Data provided:

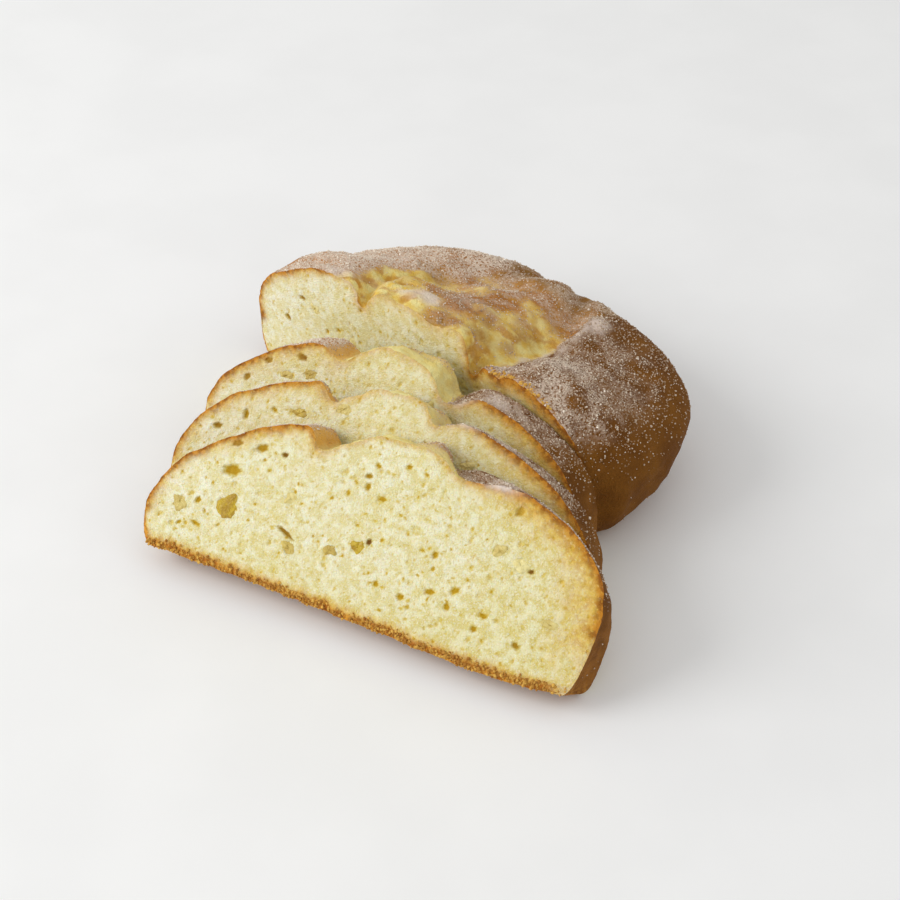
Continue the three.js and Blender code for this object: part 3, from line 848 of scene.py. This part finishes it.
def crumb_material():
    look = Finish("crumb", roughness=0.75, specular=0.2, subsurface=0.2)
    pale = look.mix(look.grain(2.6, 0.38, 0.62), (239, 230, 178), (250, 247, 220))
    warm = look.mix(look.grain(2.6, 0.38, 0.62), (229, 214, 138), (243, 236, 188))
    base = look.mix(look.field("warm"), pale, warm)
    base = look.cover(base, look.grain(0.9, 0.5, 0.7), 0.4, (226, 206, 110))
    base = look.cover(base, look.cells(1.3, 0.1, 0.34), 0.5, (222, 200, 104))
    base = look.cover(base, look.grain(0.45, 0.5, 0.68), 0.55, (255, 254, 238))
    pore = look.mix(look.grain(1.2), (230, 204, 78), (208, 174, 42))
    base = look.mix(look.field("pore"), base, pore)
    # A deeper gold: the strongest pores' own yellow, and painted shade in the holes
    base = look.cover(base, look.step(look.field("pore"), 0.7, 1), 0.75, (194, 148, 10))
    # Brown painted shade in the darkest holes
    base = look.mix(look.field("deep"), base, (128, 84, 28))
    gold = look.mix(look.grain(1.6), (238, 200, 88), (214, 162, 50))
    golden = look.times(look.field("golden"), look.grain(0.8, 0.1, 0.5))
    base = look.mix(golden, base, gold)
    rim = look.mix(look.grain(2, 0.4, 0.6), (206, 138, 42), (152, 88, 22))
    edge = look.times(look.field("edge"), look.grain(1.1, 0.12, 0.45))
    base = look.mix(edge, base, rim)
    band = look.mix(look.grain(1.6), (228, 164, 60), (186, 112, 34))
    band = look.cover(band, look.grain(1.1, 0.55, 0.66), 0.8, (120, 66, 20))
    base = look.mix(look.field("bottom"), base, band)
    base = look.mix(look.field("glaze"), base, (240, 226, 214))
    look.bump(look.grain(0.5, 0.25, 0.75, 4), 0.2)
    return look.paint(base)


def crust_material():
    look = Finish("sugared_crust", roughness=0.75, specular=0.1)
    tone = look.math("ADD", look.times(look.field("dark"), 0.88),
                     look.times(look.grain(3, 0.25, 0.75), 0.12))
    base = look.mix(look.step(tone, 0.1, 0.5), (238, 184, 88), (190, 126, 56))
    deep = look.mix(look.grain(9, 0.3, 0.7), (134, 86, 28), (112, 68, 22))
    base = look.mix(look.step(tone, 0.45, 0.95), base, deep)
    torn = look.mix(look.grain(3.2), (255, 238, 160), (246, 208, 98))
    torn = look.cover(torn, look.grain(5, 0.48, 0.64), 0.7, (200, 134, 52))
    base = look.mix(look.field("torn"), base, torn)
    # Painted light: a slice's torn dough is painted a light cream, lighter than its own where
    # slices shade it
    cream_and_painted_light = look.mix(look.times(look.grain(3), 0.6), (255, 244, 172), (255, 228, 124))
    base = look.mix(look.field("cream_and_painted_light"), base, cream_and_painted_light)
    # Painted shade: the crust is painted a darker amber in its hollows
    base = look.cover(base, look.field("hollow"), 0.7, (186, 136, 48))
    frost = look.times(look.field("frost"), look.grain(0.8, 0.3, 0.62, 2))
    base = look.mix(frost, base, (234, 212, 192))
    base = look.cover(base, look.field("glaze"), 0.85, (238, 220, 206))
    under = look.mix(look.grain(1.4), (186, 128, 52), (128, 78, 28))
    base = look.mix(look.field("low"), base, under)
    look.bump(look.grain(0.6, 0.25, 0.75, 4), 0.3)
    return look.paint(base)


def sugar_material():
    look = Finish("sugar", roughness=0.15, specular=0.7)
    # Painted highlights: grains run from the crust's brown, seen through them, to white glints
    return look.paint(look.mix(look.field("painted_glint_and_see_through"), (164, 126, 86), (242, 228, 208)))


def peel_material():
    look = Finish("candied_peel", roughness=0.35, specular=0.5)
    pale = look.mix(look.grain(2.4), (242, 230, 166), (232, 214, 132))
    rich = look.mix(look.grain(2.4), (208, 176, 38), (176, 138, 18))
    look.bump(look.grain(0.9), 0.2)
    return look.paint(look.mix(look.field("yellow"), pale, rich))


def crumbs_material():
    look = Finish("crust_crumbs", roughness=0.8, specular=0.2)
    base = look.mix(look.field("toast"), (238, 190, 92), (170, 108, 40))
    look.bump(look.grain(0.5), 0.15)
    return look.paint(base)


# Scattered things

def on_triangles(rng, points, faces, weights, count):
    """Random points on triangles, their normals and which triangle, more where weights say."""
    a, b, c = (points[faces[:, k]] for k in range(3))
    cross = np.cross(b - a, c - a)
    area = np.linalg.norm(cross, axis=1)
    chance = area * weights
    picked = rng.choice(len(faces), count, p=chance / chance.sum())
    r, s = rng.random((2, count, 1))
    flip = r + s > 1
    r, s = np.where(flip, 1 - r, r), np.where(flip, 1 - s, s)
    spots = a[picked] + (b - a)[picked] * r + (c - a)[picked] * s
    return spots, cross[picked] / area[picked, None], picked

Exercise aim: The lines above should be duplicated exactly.

Finished task:
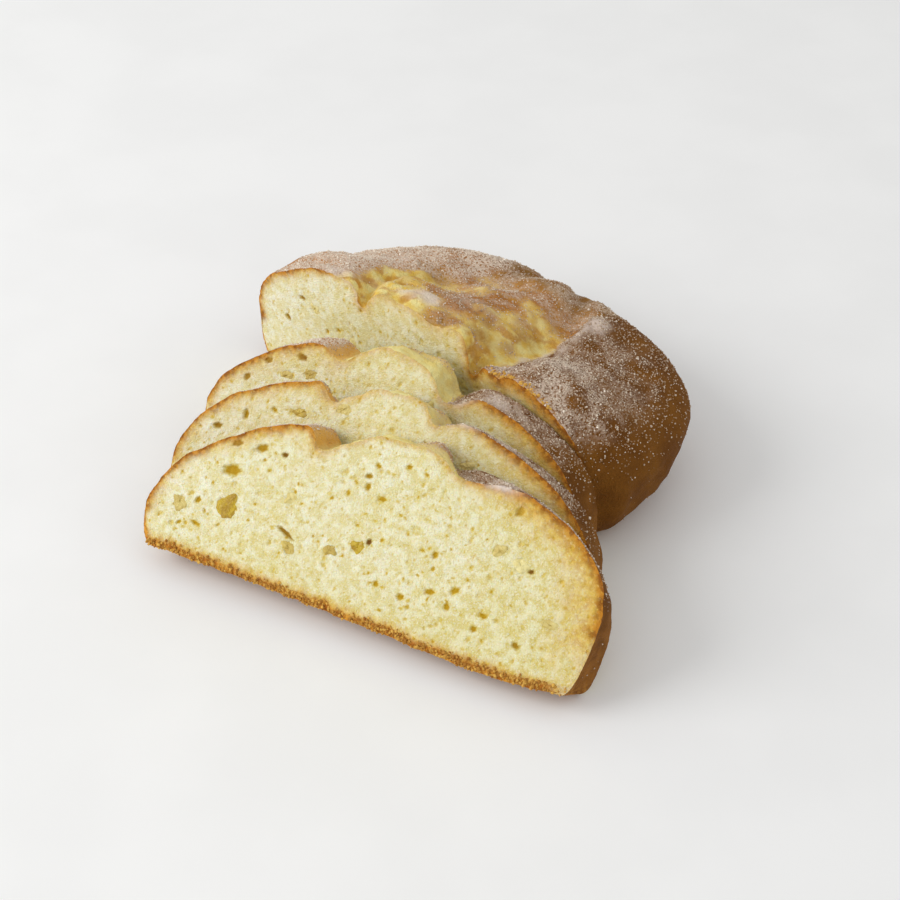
Continue the three.js and Blender code for this object: part 3, from line 848 of scene.py. This part finishes it.
def crumb_material():
    look = Finish("crumb", roughness=0.75, specular=0.2, subsurface=0.2)
    pale = look.mix(look.grain(2.6, 0.38, 0.62), (239, 230, 178), (250, 247, 220))
    warm = look.mix(look.grain(2.6, 0.38, 0.62), (229, 214, 138), (243, 236, 188))
    base = look.mix(look.field("warm"), pale, warm)
    base = look.cover(base, look.grain(0.9, 0.5, 0.7), 0.4, (226, 206, 110))
    base = look.cover(base, look.cells(1.3, 0.1, 0.34), 0.5, (222, 200, 104))
    base = look.cover(base, look.grain(0.45, 0.5, 0.68), 0.55, (255, 254, 238))
    pore = look.mix(look.grain(1.2), (230, 204, 78), (208, 174, 42))
    base = look.mix(look.field("pore"), base, pore)
    # A deeper gold: the strongest pores' own yellow, and painted shade in the holes
    base = look.cover(base, look.step(look.field("pore"), 0.7, 1), 0.75, (194, 148, 10))
    # Brown painted shade in the darkest holes
    base = look.mix(look.field("deep"), base, (128, 84, 28))
    gold = look.mix(look.grain(1.6), (238, 200, 88), (214, 162, 50))
    golden = look.times(look.field("golden"), look.grain(0.8, 0.1, 0.5))
    base = look.mix(golden, base, gold)
    rim = look.mix(look.grain(2, 0.4, 0.6), (206, 138, 42), (152, 88, 22))
    edge = look.times(look.field("edge"), look.grain(1.1, 0.12, 0.45))
    base = look.mix(edge, base, rim)
    band = look.mix(look.grain(1.6), (228, 164, 60), (186, 112, 34))
    band = look.cover(band, look.grain(1.1, 0.55, 0.66), 0.8, (120, 66, 20))
    base = look.mix(look.field("bottom"), base, band)
    base = look.mix(look.field("glaze"), base, (240, 226, 214))
    look.bump(look.grain(0.5, 0.25, 0.75, 4), 0.2)
    return look.paint(base)


def crust_material():
    look = Finish("sugared_crust", roughness=0.75, specular=0.1)
    tone = look.math("ADD", look.times(look.field("dark"), 0.88),
                     look.times(look.grain(3, 0.25, 0.75), 0.12))
    base = look.mix(look.step(tone, 0.1, 0.5), (238, 184, 88), (190, 126, 56))
    deep = look.mix(look.grain(9, 0.3, 0.7), (134, 86, 28), (112, 68, 22))
    base = look.mix(look.step(tone, 0.45, 0.95), base, deep)
    torn = look.mix(look.grain(3.2), (255, 238, 160), (246, 208, 98))
    torn = look.cover(torn, look.grain(5, 0.48, 0.64), 0.7, (200, 134, 52))
    base = look.mix(look.field("torn"), base, torn)
    # Painted light: a slice's torn dough is painted a light cream, lighter than its own where
    # slices shade it
    cream_and_painted_light = look.mix(look.times(look.grain(3), 0.6), (255, 244, 172), (255, 228, 124))
    base = look.mix(look.field("cream_and_painted_light"), base, cream_and_painted_light)
    # Painted shade: the crust is painted a darker amber in its hollows
    base = look.cover(base, look.field("hollow"), 0.7, (186, 136, 48))
    frost = look.times(look.field("frost"), look.grain(0.8, 0.3, 0.62, 2))
    base = look.mix(frost, base, (234, 212, 192))
    base = look.cover(base, look.field("glaze"), 0.85, (238, 220, 206))
    under = look.mix(look.grain(1.4), (186, 128, 52), (128, 78, 28))
    base = look.mix(look.field("low"), base, under)
    look.bump(look.grain(0.6, 0.25, 0.75, 4), 0.3)
    return look.paint(base)


def sugar_material():
    look = Finish("sugar", roughness=0.15, specular=0.7)
    # Painted highlights: grains run from the crust's brown, seen through them, to white glints
    return look.paint(look.mix(look.field("painted_glint_and_see_through"), (164, 126, 86), (242, 228, 208)))


def peel_material():
    look = Finish("candied_peel", roughness=0.35, specular=0.5)
    pale = look.mix(look.grain(2.4), (242, 230, 166), (232, 214, 132))
    rich = look.mix(look.grain(2.4), (208, 176, 38), (176, 138, 18))
    look.bump(look.grain(0.9), 0.2)
    return look.paint(look.mix(look.field("yellow"), pale, rich))


def crumbs_material():
    look = Finish("crust_crumbs", roughness=0.8, specular=0.2)
    base = look.mix(look.field("toast"), (238, 190, 92), (170, 108, 40))
    look.bump(look.grain(0.5), 0.15)
    return look.paint(base)


# Scattered things

def on_triangles(rng, points, faces, weights, count):
    """Random points on triangles, their normals and which triangle, more where weights say."""
    a, b, c = (points[faces[:, k]] for k in range(3))
    cross = np.cross(b - a, c - a)
    area = np.linalg.norm(cross, axis=1)
    chance = area * weights
    picked = rng.choice(len(faces), count, p=chance / chance.sum())
    r, s = rng.random((2, count, 1))
    flip = r + s > 1
    r, s = np.where(flip, 1 - r, r), np.where(flip, 1 - s, s)
    spots = a[picked] + (b - a)[picked] * r + (c - a)[picked] * s
    return spots, cross[picked] / area[picked, None], picked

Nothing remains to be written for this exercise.